SET TASK:
Quote every line from the top of the listing down to and including the line that contains "import Module from 'manifold-3d';".

▬▬▬▬▬▬

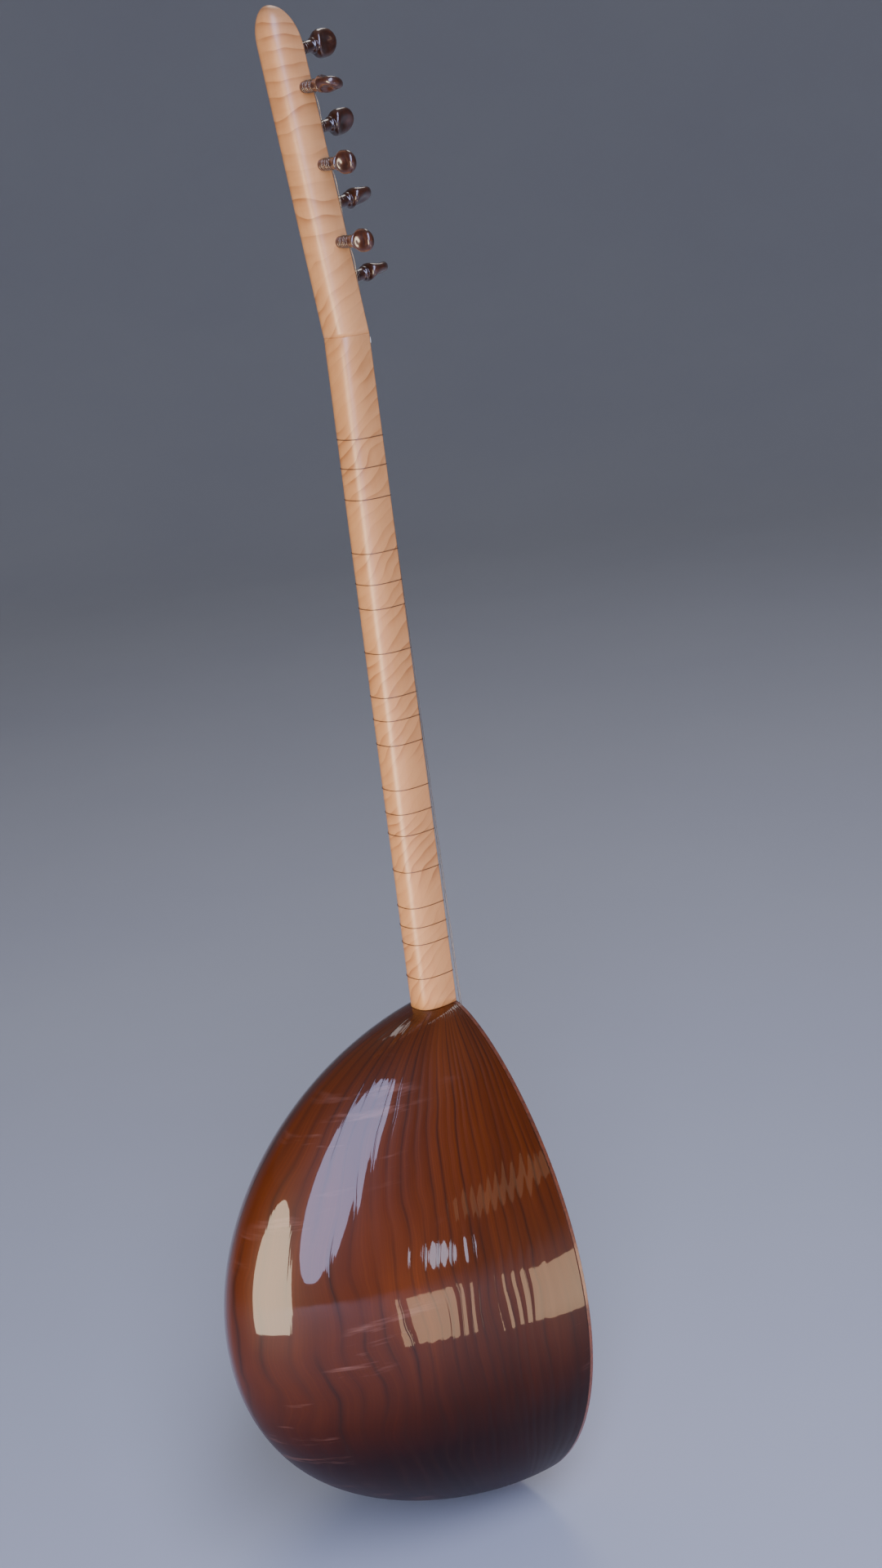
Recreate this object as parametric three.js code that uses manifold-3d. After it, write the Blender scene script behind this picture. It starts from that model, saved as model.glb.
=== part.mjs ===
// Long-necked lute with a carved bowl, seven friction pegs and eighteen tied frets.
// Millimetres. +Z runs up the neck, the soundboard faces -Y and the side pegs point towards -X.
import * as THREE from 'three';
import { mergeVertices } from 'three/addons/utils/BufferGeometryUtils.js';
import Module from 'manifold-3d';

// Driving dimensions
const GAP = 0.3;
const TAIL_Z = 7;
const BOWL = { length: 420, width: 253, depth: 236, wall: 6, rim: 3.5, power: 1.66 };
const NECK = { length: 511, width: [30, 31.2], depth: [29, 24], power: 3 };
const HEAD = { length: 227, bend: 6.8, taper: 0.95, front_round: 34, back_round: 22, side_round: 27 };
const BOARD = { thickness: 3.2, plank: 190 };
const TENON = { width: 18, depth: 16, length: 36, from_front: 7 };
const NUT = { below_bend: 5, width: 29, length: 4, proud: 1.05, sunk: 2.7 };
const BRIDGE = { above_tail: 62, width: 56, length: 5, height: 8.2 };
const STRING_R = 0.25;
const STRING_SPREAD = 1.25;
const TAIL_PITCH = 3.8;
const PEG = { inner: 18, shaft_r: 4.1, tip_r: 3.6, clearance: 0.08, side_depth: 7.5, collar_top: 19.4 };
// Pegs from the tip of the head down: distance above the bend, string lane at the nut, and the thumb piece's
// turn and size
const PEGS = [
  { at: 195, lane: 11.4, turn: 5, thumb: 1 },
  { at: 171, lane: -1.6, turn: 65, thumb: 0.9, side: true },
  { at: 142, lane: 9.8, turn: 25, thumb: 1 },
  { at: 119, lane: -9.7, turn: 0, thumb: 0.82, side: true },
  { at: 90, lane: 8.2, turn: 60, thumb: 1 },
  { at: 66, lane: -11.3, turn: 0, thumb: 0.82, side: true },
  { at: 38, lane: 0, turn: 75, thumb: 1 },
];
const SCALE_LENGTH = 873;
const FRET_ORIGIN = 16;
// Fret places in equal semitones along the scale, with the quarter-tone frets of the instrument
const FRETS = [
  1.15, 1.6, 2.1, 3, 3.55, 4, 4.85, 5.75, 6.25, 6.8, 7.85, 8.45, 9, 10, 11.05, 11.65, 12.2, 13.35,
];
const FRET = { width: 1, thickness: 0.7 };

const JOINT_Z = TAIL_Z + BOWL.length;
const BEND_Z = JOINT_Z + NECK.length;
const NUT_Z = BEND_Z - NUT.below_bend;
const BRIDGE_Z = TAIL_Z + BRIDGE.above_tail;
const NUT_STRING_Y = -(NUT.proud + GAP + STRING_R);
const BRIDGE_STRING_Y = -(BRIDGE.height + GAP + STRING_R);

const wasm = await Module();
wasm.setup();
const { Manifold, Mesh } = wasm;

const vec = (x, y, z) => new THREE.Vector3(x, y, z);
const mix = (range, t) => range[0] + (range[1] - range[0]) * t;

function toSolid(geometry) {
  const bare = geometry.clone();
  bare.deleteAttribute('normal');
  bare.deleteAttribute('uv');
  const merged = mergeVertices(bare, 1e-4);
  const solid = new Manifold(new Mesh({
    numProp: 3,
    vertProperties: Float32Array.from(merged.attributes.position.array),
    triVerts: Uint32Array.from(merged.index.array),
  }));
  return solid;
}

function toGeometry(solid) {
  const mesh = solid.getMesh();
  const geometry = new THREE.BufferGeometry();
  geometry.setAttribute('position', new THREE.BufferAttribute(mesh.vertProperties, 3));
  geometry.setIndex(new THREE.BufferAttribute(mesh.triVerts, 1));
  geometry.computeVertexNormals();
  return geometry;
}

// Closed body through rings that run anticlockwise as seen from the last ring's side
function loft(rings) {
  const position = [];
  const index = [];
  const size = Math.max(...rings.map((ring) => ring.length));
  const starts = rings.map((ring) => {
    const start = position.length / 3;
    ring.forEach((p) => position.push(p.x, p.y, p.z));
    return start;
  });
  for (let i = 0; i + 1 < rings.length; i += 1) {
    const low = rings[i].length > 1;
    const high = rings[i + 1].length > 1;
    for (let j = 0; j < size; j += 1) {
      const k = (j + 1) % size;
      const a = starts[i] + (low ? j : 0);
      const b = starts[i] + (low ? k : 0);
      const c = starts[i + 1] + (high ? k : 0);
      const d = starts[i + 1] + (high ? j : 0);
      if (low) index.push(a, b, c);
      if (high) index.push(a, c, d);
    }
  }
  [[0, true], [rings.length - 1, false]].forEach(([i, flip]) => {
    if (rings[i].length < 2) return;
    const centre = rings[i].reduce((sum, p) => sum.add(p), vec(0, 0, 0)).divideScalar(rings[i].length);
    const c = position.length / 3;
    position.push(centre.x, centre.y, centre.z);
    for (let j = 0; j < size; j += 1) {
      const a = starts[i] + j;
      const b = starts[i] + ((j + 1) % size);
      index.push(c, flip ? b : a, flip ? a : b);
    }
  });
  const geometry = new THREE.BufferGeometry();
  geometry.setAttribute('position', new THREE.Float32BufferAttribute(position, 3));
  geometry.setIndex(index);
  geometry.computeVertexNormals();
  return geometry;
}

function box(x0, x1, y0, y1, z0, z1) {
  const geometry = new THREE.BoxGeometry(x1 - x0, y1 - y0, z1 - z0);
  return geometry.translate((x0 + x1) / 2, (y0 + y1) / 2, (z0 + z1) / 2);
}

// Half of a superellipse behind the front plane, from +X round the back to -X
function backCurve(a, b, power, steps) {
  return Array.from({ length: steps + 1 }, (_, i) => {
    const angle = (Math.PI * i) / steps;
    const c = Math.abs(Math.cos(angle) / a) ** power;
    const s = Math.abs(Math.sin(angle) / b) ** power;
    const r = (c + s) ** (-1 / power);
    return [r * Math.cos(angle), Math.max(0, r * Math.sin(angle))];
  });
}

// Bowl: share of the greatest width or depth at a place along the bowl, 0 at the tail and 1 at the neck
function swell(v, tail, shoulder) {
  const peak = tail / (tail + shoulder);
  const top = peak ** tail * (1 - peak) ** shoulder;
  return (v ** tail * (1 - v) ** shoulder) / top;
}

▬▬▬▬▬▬

EXERCISE RESULT:
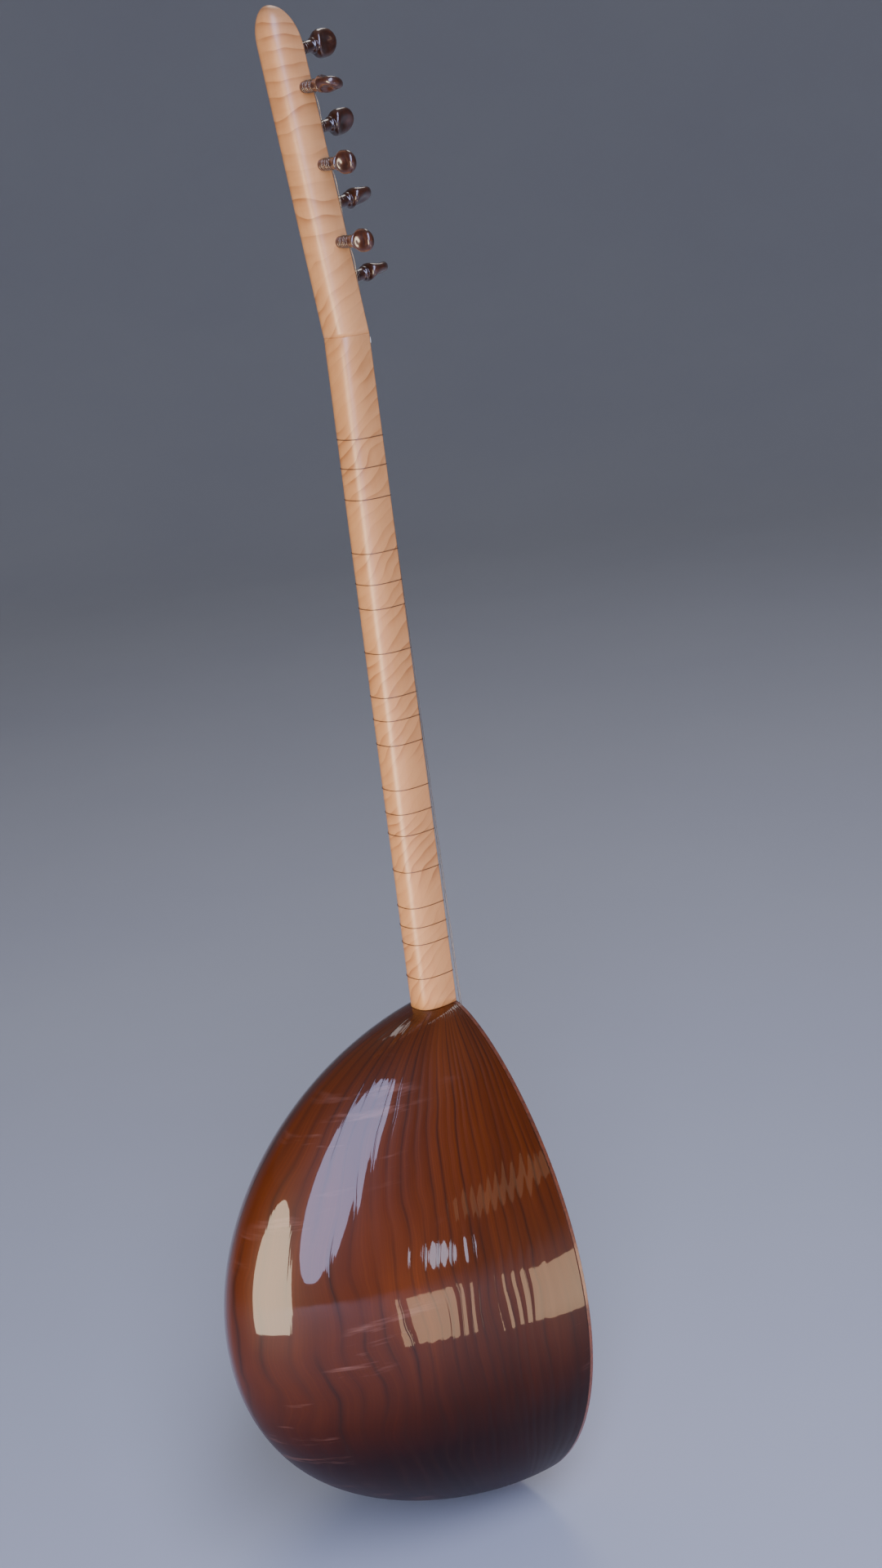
Recreate this object as parametric three.js code that uses manifold-3d. After it, write the Blender scene script behind this picture. It starts from that model, saved as model.glb.
=== part.mjs ===
// Long-necked lute with a carved bowl, seven friction pegs and eighteen tied frets.
// Millimetres. +Z runs up the neck, the soundboard faces -Y and the side pegs point towards -X.
import * as THREE from 'three';
import { mergeVertices } from 'three/addons/utils/BufferGeometryUtils.js';
import Module from 'manifold-3d';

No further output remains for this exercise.